Figure 2: Percentage of households with water meter results from the 1991 to 2009 Municipal Water and Wastewater Survey (MWWS), and the 2006 to 2011 Households and the Environment Survey (HES)
In this graph, data from the 1991 to 2009 Municipal Water and Wastewater Survey are compared to data from the 2006 to 2011 Households and the Environment Survey. Data from the 2006 and subsequent iterations of the Households and the Environment Survey replace the 2006 and 2009 data from the Municipal Water and Wastewater Survey. In spite of differences between the two data sources, the Households and the Environment Survey is a robust statistical survey and the long-term trends are reliable.
3.2 Spatial coverage
The Residential Water Use in Canada indicator includes data from across Canada. For both Environment Canada surveys, municipalities on federal lands and First Nations municipalities are excluded.
The SDWP is sent to drinking water treatment plants licensed and regulated by provincial/territorial agencies drawing and processing source water from the environment to supply water for human consumption. The survey excludes facilities supplying water to First Nations communities, communities with fewer than 300 people, and regulated systems that service schools, campgrounds, commercial establishments, provincial parks, etc.
The target population of the HES consists of Canadian households, excluding those in Yukon, the Northwest Territories and Nunavut, households located on Indian reserves or Crown lands, and households consisting entirely of full-time members of the Canadian Armed Forces. Institutions and households of certain remote regions are also excluded from the survey.
3.3 Temporal coverage
The MWWS and its predecessor, the MUD survey, were conducted every two to three years from 1983 to 2009. The MUD survey was reformatted following the 1999 survey. The first MWWS was conducted in 2001.
The SDWP began to collect information about residential water use in its second cycle, which collected data for 2011.
The 2006 HES was conducted as a supplement to the Labour Force Survey from February 15 to April 15, 2006. The 2007, 2009 and 2011 HES were conducted from October to December of their respective years as a follow-up survey to the Canadian Community Health Survey.
3.4 Data completeness
To collect the 1991 to 1999 data, the MUD survey was only sent to municipalities across Canada with populations greater than 1000. The MWWS, which replaced the MUD survey, was sent to all municipalities with a population greater than 1000 and a sample of municipalities with fewer than 1000 residents. The final year of the MWWS, 2009, included a sample of over 600 municipalities with fewer than 1000 residents. Data remained comparable among surveys because small municipalities make up less than 3% of the Canadian population and have little effect on aggregate statistics due to population weighting.Footnote  For information on changes to the survey sample and methodology between the MUD surveys and MWWS, consult Environment Canada's Municipal Water Use Data. Response rates for the MWWS vary by survey year and question.

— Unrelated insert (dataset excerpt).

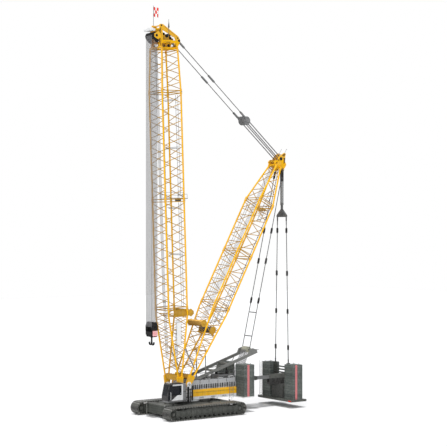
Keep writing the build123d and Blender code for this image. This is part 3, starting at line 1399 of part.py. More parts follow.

The SDWP is a census with a cross-sectional design. In 2011, the SDWP surveyed approximately 2100 drinking water treatment plants, yielding an 87% response rate. The response rate for the 2007 survey data was 58% from approximately 2200 drinking water plants. The number of plants in the survey frame has decreased between cycles, mainly due to removing smaller out-of-scope systems.
The 2006 HES surveyed 36 431 households and yielded a 75% response rate; the 2007 HES surveyed 29 980 households and yielded a 72.3% response rate; and the 2009 HES surveyed 20 000 households and yielded a 73.8% response rate. A total of 14 862 households responded to the 2011 HES survey, yielding a final response rate of 74.3%.
3.5 Data timeliness
The most recent data available at the time this indicator was produced are for 2011.